Thursday, February 21, 2008

Asian Blepharoplasty: Cultural Rejection?

Annie* comes from a small California city known for its affluence, and—for the Bay Area—its rather skewed demographic makeup: 15 percent Asian and otherwise almost entirely white. She spent her high school years clad in Abercrombie, surrounded by friends and a number of admirers. And one summer, on a routine family trip to Korea, Annie made the choice to undergo double eyelid surgery.

“She came back and everyone said, ‘Oh, she looks so different now.’ They said she was cuter,” a classmate recalled.

Does Annie’s background story matter? Perhaps it is everything, or maybe it means nothing at all—but as a Korean American teen who chose to surgically alter her epicanthic folds, Annie has undeniably become part of a recognized trend in the Asian American community. Asian American women are looking to blepharoplasty, or eyelid plastic surgery, in numbers far greater than their “occidental” counterparts.

Figures support that blepharoplasty is growing in popularity throughout Asia and the United States: in 1997, 159,232 patients in the U.S. underwent the procedure. By 2006, this number had increased to 209,999. After further research, I will be sure to include statistics representing Korea and China, nations that have become popular destinations for Asian Americans seeking the double eyelid. There, consumers find potentially better quality, or more Asian-specific surgical techniques at a lower cost than American physicians offer. (Though eyelid surgery specialists are not a rare find in Southern California: check out, featuring a non-Asian doctor who attempts to explain the difference between Asian eyelid surgery and “occidental” eyelid surgery.)

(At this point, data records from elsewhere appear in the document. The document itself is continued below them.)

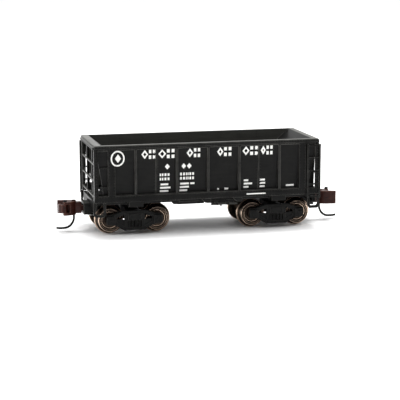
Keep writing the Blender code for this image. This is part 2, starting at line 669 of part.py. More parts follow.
def centring_spring():
    """A flat bronze fork in the box, one arm each side of the coupler's tail."""
    low = BOX[0] + 0.5 + GAP
    back = block((low, low + 0.15), (-1.0, 1.0), (4.8, 5.6))
    arms = [block((low, low + 0.9), sorted((side * 0.62, side * 0.74)), (4.8, 5.6)) for side in (-1, 1)]
    return union(back, *arms)


def coupler(side, sign):
    """All the pieces of one coupler; the left end's are turned half way round."""
    def at_end(mesh):
        return mesh if sign > 0 else half_turned(mesh)

    swing_at = (sign * PIVOT_X, 0, 5.2)
    pin_at = (sign * KNUCKLE_PIN[0], sign * KNUCKLE_PIN[1], 5.2)
    place("coupler_box_" + side, at_end(coupler_box()), "black_plastic")
    place("coupler_box_lid_" + side, at_end(box_lid()), "black_plastic")
    screw = pan_screw(0.4, 0.75, LID_BOTTOM - GAP - 0.45, 0.45, BOX_TOP - 0.3, (PIVOT_X, 0))
    place("coupler_screw_" + side, at_end(screw), "steel", smooth=True)
    place("centring_spring_" + side, at_end(centring_spring()), "bronze")
    swing = joint_empty("coupler_pivot_" + side, swing_at)
    place("coupler_head_" + side, at_end(coupler_head()), "brown_plastic", swing_at, swing)
    place("trip_pin_" + side, at_end(trip_pin()), "steel", swing_at, swing, smooth=True)
    place("knuckle_pin_" + side, at_end(knuckle_pin()), "dark_plastic", swing_at, swing, smooth=True)
    place("knuckle_spring_" + side, at_end(knuckle_spring()), "bronze", swing_at, swing, smooth=True)
    hook = joint_empty("knuckle_pivot_" + side, pin_at, swing)
    place("knuckle_" + side, at_end(knuckle()), "brown_plastic", pin_at, hook)


def main():
    for existing in list(bpy.data.objects):
        bpy.data.objects.remove(existing)
    body_shell()
    side_fittings()
    underframe()
    door_chute()
    underframe_fittings()
    brake_gear()
    for side, sign in (("left", -1), ("right", 1)):
        truck(side, sign)
        coupler(side, sign)


main()
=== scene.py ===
import json
import math
import bmesh
import bpy
from mathutils import Matrix, Vector


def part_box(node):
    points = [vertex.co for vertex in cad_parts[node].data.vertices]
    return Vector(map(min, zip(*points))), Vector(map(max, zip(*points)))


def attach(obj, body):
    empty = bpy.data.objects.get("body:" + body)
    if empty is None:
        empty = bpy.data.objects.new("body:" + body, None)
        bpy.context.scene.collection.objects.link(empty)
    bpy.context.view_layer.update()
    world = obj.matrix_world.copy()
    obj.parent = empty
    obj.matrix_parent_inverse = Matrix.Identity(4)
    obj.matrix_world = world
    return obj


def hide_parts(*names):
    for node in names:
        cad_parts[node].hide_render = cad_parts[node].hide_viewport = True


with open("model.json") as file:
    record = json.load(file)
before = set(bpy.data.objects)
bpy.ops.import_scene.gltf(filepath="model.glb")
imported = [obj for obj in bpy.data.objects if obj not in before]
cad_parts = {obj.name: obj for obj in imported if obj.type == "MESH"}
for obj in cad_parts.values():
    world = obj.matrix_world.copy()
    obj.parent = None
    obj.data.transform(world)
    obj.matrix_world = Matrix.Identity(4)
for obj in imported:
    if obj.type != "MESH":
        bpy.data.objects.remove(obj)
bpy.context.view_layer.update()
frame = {"nodes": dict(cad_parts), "record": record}
scene = bpy.context.scene
nodes = frame["nodes"]
mm = 0.001               # shapes are drawn in millimetres
halfTurn = Matrix.Rotation(math.pi, 4, "Z")
ends = {"left": -1, "right": 1}


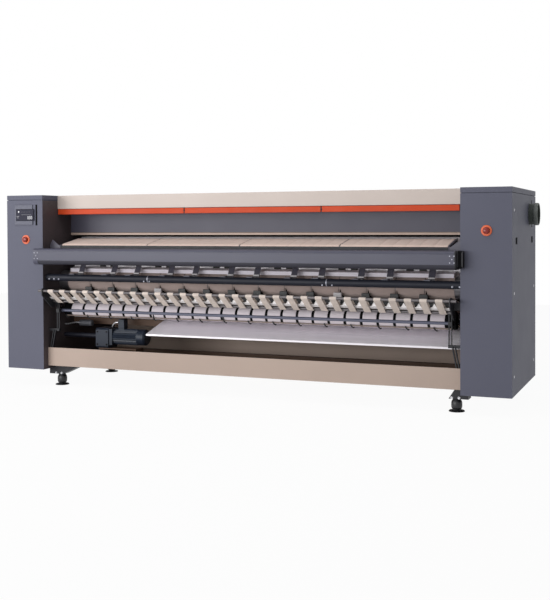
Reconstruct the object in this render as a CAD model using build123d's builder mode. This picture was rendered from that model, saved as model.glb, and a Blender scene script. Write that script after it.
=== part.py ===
from build123d import *
import os
from collections import namedtuple
from math import asin, atan2, ceil, cos, degrees, hypot, radians, sin

os.makedirs("parts", exist_ok=True)

# A flatwork ironer. Damp linen goes over the feed table, between a heated cylinder and a set of
# endless ironing belts, nearly once round the cylinder, and comes off at the front over the press
# roller, on to sloping tapes that carry it back to an exit roller and a stainless slide.
#
# Millimetres. +X is the operator's right along the cylinder, +Y from the front to the back, +Z up
# from the floor. Depths are measured back from the cabinets' front plane, heights up from the
# floor, and places along the machine from its middle, half way between the two cabinets.

# ---- Driving dimensions: the machine ----
MACHINE_WIDTH = 4000.0  # over both cabinets
MACHINE_HEIGHT = 1521.0
CABINET_WIDTH = 340.0
CABINET_DEPTH = 1080.0
CABINET_BOTTOM = 137.0  # clear height under the cabinets
HALF_WIDTH = MACHINE_WIDTH / 2
BAY = HALF_WIDTH - CABINET_WIDTH  # half the clear width between the cabinets
CAP_HEIGHT = 36.0
CAP_SEAM = 4.0  # shadow gap between a cabinet and its cap
SEAM_INSET = 6.0
SHEET = 3.0  # casing sheet
PLATE = 10.0  # structural side plates
NOSE_PROJECTION = 97.0  # nose bar in front of the cabinets
DUCT_PROJECTION = 65.0  # exhaust duct outside the right cabinet
SEAT = 0.05  # radial clearance of every running fit
CLEAR = 0.3  # least gap between a belt and what it passes

# ---- Cylinder ----
CYLINDER_RADIUS = 250.0
CYLINDER_WALL = 10.0
CYLINDER_END_GAP = 60.0  # from a cylinder's end to a side plate
CYLINDER_LENGTH = 2 * (BAY - CYLINDER_END_GAP)
CYLINDER_DEPTH = 600.0
CYLINDER_HEIGHT = 976.0
HEAD_THICKNESS = 15.0
HEAD_RECESS = 10.0
JOURNAL_RADIUS = 45.0
JOURNAL_BORE = 30.0
BEARING_SIZE = 150.0
BEARING_FLANGE = 14.0
BEARING_BOSS = 26.0
BEARING_WALL = 15.0

# ---- Heating elements, fixed inside the turning cylinder ----
CARRIER_RADIUS = 28.0
ELEMENT_COUNT = 6
ELEMENT_CIRCLE = 180.0
ELEMENT_WIDTH = 40.0
ELEMENT_THICKNESS = 10.0
ELEMENT_END_GAP = 100.0
ELEMENT_LENGTH = CYLINDER_LENGTH - 2 * ELEMENT_END_GAP
SPIDER_THICKNESS = 6.0

# ---- Ironing belts and their rollers ----
IRONING_BELTS = 15
IRONING_END_GAP = 85.0  # from the outermost belt's strip to a side plate
IRONING_PITCH = 2 * (BAY - IRONING_END_GAP) / IRONING_BELTS
IRONING_GAP = 4.0
IRONING_WIDTH = IRONING_PITCH - IRONING_GAP
IRONING_THICKNESS = 3.0
NIP_SLACK = 0.4
FEED_NIP_ANGLE = 113.5  # round the cylinder from straight back, where the belts first meet it
EXIT_NIP_ANGLE = 205.2  # where they leave it
TOP_ROLLER_RADIUS = 60.0
PRESS_ROLLER_RADIUS = 80.0
REAR_ROLLER_RADIUS = 45.0
REAR_ROLLER_DEPTH = CYLINDER_DEPTH + 325.0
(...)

Hypotheses as to why Asian and Asian American females are choosing this procedure vary, yielding a similarly diverse range of community responses. Some criticize those who undergo the transformation as wanting to look “more western” or “more Caucasian”, shunning their Asian heritage. If this was the case with Annie, her having grown up in a predominantly white community may have been a causal factor in her choice. Can the Asian eyelid surgery trend be attributed to Asian Americans being steeped in American culture and media images?

A Korean American friend who grew up in the same Bay Area town says that the desire for “larger, rounder” eyes comes from a Korean belief about facial features: eyes that are more slanted are associated with deceptiveness or shifty character, whereas “bigger eyes are just…better,” she said. If this is true, the motivation to undergo plastic surgery is not necessarily connected to a Caucasian aesthetic ideal. She continued that cosmetic surgery in general has become an essential part of modern Korean culture. Those who hope to make it to celebrity status, whether in television or music, are expected to have undergone some sort of procedure. Eyelid surgery, my friend said, is so common and comparatively minimal in Korea that it is sometimes not considered a surgical operation at all. But perhaps it is impossible to look at modern “Korean” conceptions without considering globalization and the resulting, much broader cultural milieu from which these ideas draw influence.

When the Asian American teen returns from a trip to China or Korea with changed eyelids, her peers are sure to notice and their reactions will certainly vary. Just like any other sort of cosmetic plastic surgery, blepharoplasty gathers all of the usual criticism or praise and comes with the same expected high costs and recovery tribulations. Yet unlike breast augmentation or liposuction, it carries an additional aspect of being tied strongly to ethnicity. It is reported that 15 to 20 percent of Asian individuals have the “double eyelid” that is common among people of non-Asian descent. Is an Asian American woman’s choice to change her eyelids a statement about her feelings surrounding Asian identity? Maybe she doesn’t know the answer herself.

*Annie's name has been changed.

1 comment:

Katie said...

It's not about being like the another, it's about feeling great about yourself. If one thinks that his or her eyes aren't really that good-looking, there are solutions. That's one thing that people should be thankful for in the first place. Such alternatives didn't exist before.